No, Big5 codes are usually shifted so that they don't overlap the
ASCII printable characters --- and therefore they contain mostly
ISO-Latin-1 accented letters and special symbols.
    
    > Add to that the fact that the e-mail did not come from Japan and
    > I think we can rule out the Big5 issue.

Just for the record, Japan does not use Big5, but one or two standards
of their own. (Eventually/hopefully all those national standards will be
replaced by Unicode, but that will take some time.)

    > an ASCII conversion of a MIME attachment.
    
Not that either. Binary MIME attachments are usually encoded with
Base-64, which looks a lot like uuencode (uses all printable ASCII
characters). Text attachments usually employ the "quoted printable"
method, whereby any 8-bit codes are replaced by triplets "=HH" where
"HH" is the appropriate hexadecimal code.

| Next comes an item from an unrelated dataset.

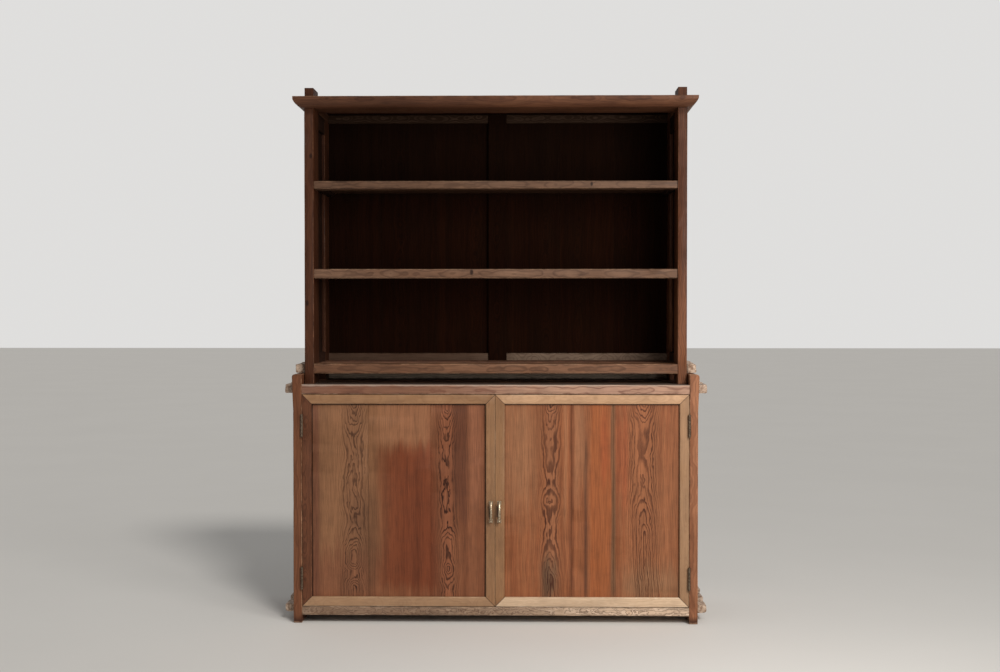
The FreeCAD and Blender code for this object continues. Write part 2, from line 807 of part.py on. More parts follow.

The mystery strings could be an attempt to generate pronounceable random
gibberish.

Else it could be a code where each letter is mapped to a CV pair,
probably 1-to-many.  (I used such a code for fun in high school.
That was the third round in a series of escalating crypto challenges.
It was also the last one, since my partner couldn't crack it.)

BTW, the second and third lines were proabbly a single line 
that got split by some dumb mailer along the way.